The exercise
What follows is a listing; give it again exactly, in its entirety.

Provided data
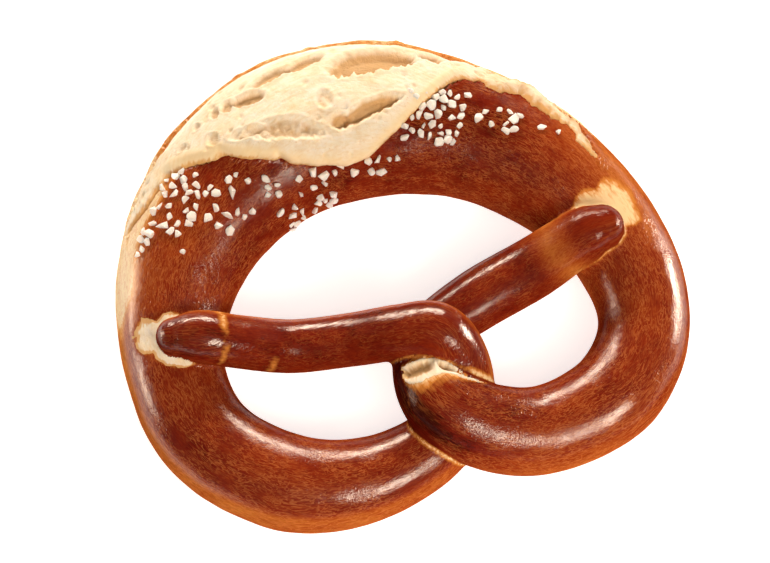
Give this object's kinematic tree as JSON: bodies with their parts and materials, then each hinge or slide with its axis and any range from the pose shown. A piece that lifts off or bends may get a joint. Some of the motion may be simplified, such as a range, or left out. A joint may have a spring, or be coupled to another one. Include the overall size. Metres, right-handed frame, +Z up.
{
  "type": "soft pretzel",
  "caption": "Baked rope of lye dough, fat in the belly and thin at the tips, crossed twice and folded back into a heart-shaped ring, with the belly's crust burst open.",
  "frame": {"origin": "on the tray, in the middle of the pretzel's outline", "axes": "+X from the left loop to the right loop, +Y towards the belly, +Z up from the tray"},
  "size_m": [0.164, 0.141, 0.038],
  "materials": {
    "crust": "glossy red-brown lye crust with a pale torn crumb in the burst and coarse white salt"
  },
  "bodies": {
    "root": {"pretzel": "crust"}
  },
  "joints": []
}
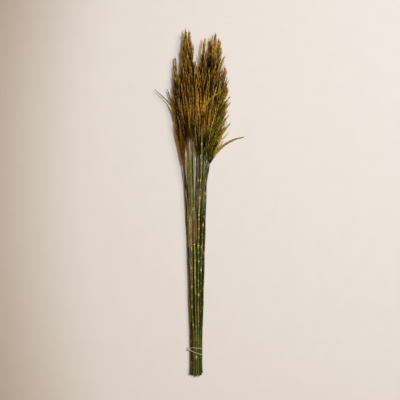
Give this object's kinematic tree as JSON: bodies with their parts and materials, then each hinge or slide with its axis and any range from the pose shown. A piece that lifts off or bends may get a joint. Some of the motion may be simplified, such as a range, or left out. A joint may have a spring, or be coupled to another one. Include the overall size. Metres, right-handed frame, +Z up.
{
  "type": "bundle of dried reed plumes",
  "caption": "Long slender bundle of dried reeds lying down: jointed stalks tied with string near their cut ends, opening into a fan of feathery plumes.",
  "frame": {"origin": "on the surface that the bundle lies on, at the middle of its length and width", "axes": "+Y from the cut ends to the plume tips, +X to the right when looking down on the bundle with the plumes away from the viewer, +Z up"},
  "size_m": [0.2055, 0.794, 0.0454],
  "materials": {
    "culm_green": "dull green stalk",
    "culm_olive": "olive stalk",
    "culm_yellow": "yellow-green stalk",
    "culm_tan": "dried tan stalk",
    "plume_brown": "dry, fluffy brown",
    "plume_gold": "dry, fluffy golden brown",
    "plume_olive": "dry, fluffy olive brown",
    "string": "twisted cream string"
  },
  "bodies": {
    "root": {"reed_01_culm": "culm_olive", "reed_01_plume": "plume_brown", "reed_02_culm": "culm_green", "reed_02_plume": "plume_brown", "reed_03_culm": "culm_green", "reed_03_plume": "plume_brown", "reed_04_culm": "culm_olive", "reed_04_plume": "plume_olive", "reed_05_culm": "culm_green", "reed_05_plume": "plume_olive", "reed_06_culm": "culm_green", "reed_06_plume": "plume_olive", "reed_07_culm": "culm_tan", "reed_07_plume": "plume_brown", "reed_08_culm": "culm_green", "reed_08_plume": "plume_gold", "reed_09_culm": "culm_tan", "reed_09_plume": "plume_brown", "reed_10_culm": "culm_olive", "reed_10_plume": "plume_olive", "reed_11_culm": "culm_green", "reed_11_plume": "plume_gold", "reed_12_culm": "culm_yellow", "reed_12_plume": "plume_brown", "reed_13_culm": "culm_yellow", "reed_13_plume": "plume_brown", "reed_14_culm": "culm_yellow", "reed_14_plume": "plume_gold", "reed_15_culm": "culm_green", "reed_15_plume": "plume_gold", "tie": "string"}
  },
  "joints": []
}
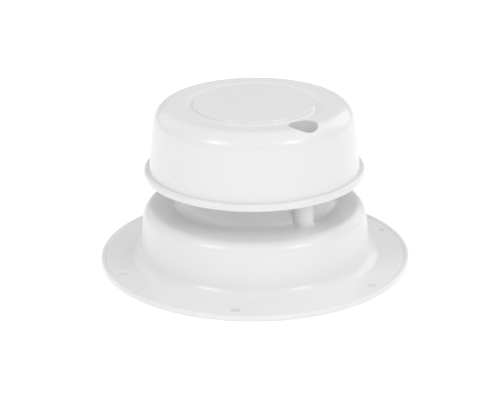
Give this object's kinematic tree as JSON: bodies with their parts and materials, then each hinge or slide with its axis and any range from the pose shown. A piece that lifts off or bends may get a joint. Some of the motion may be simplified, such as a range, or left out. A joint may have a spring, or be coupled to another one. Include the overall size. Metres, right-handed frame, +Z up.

Full output
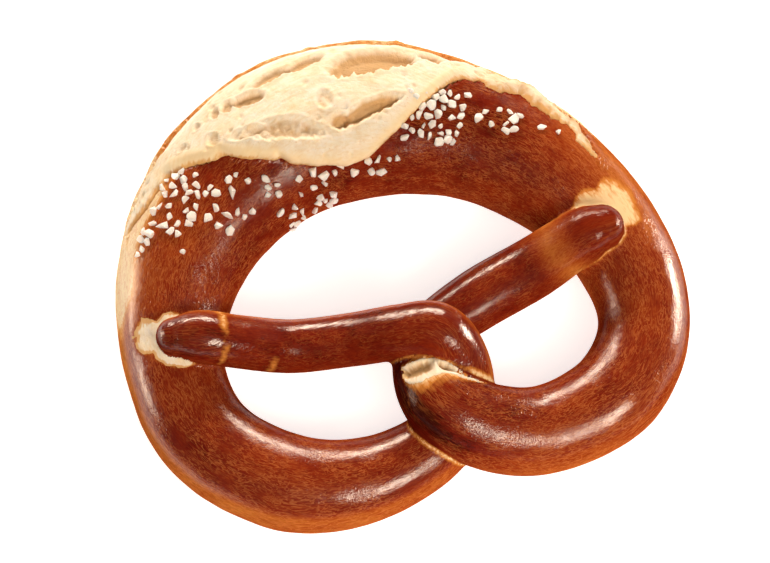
Give this object's kinematic tree as JSON: bodies with their parts and materials, then each hinge or slide with its axis and any range from the pose shown. A piece that lifts off or bends may get a joint. Some of the motion may be simplified, such as a range, or left out. A joint may have a spring, or be coupled to another one. Include the overall size. Metres, right-handed frame, +Z up.
{
  "type": "soft pretzel",
  "caption": "Baked rope of lye dough, fat in the belly and thin at the tips, crossed twice and folded back into a heart-shaped ring, with the belly's crust burst open.",
  "frame": {"origin": "on the tray, in the middle of the pretzel's outline", "axes": "+X from the left loop to the right loop, +Y towards the belly, +Z up from the tray"},
  "size_m": [0.164, 0.141, 0.038],
  "materials": {
    "crust": "glossy red-brown lye crust with a pale torn crumb in the burst and coarse white salt"
  },
  "bodies": {
    "root": {"pretzel": "crust"}
  },
  "joints": []
}
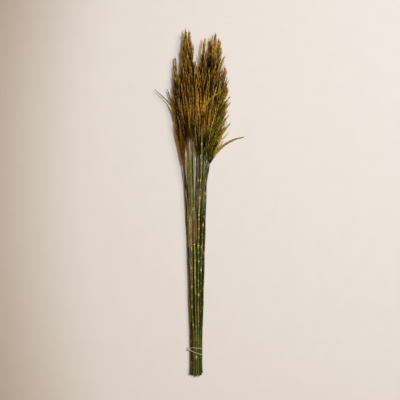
Give this object's kinematic tree as JSON: bodies with their parts and materials, then each hinge or slide with its axis and any range from the pose shown. A piece that lifts off or bends may get a joint. Some of the motion may be simplified, such as a range, or left out. A joint may have a spring, or be coupled to another one. Include the overall size. Metres, right-handed frame, +Z up.
{
  "type": "bundle of dried reed plumes",
  "caption": "Long slender bundle of dried reeds lying down: jointed stalks tied with string near their cut ends, opening into a fan of feathery plumes.",
  "frame": {"origin": "on the surface that the bundle lies on, at the middle of its length and width", "axes": "+Y from the cut ends to the plume tips, +X to the right when looking down on the bundle with the plumes away from the viewer, +Z up"},
  "size_m": [0.2055, 0.794, 0.0454],
  "materials": {
    "culm_green": "dull green stalk",
    "culm_olive": "olive stalk",
    "culm_yellow": "yellow-green stalk",
    "culm_tan": "dried tan stalk",
    "plume_brown": "dry, fluffy brown",
    "plume_gold": "dry, fluffy golden brown",
    "plume_olive": "dry, fluffy olive brown",
    "string": "twisted cream string"
  },
  "bodies": {
    "root": {"reed_01_culm": "culm_olive", "reed_01_plume": "plume_brown", "reed_02_culm": "culm_green", "reed_02_plume": "plume_brown", "reed_03_culm": "culm_green", "reed_03_plume": "plume_brown", "reed_04_culm": "culm_olive", "reed_04_plume": "plume_olive", "reed_05_culm": "culm_green", "reed_05_plume": "plume_olive", "reed_06_culm": "culm_green", "reed_06_plume": "plume_olive", "reed_07_culm": "culm_tan", "reed_07_plume": "plume_brown", "reed_08_culm": "culm_green", "reed_08_plume": "plume_gold", "reed_09_culm": "culm_tan", "reed_09_plume": "plume_brown", "reed_10_culm": "culm_olive", "reed_10_plume": "plume_olive", "reed_11_culm": "culm_green", "reed_11_plume": "plume_gold", "reed_12_culm": "culm_yellow", "reed_12_plume": "plume_brown", "reed_13_culm": "culm_yellow", "reed_13_plume": "plume_brown", "reed_14_culm": "culm_yellow", "reed_14_plume": "plume_gold", "reed_15_culm": "culm_green", "reed_15_plume": "plume_gold", "tie": "string"}
  },
  "joints": []
}
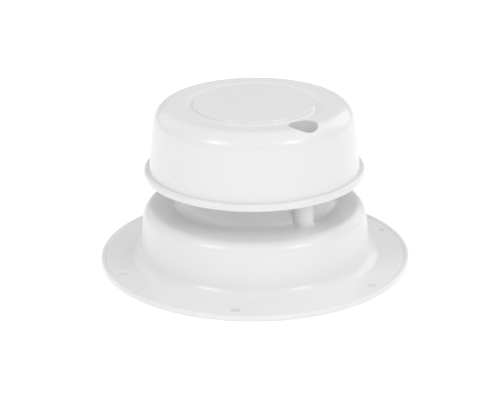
Give this object's kinematic tree as JSON: bodies with their parts and materials, then each hinge or slide with its axis and any range from the pose shown. A piece that lifts off or bends may get a joint. Some of the motion may be simplified, such as a range, or left out. A joint may have a spring, or be coupled to another one. Include the overall size. Metres, right-handed frame, +Z up.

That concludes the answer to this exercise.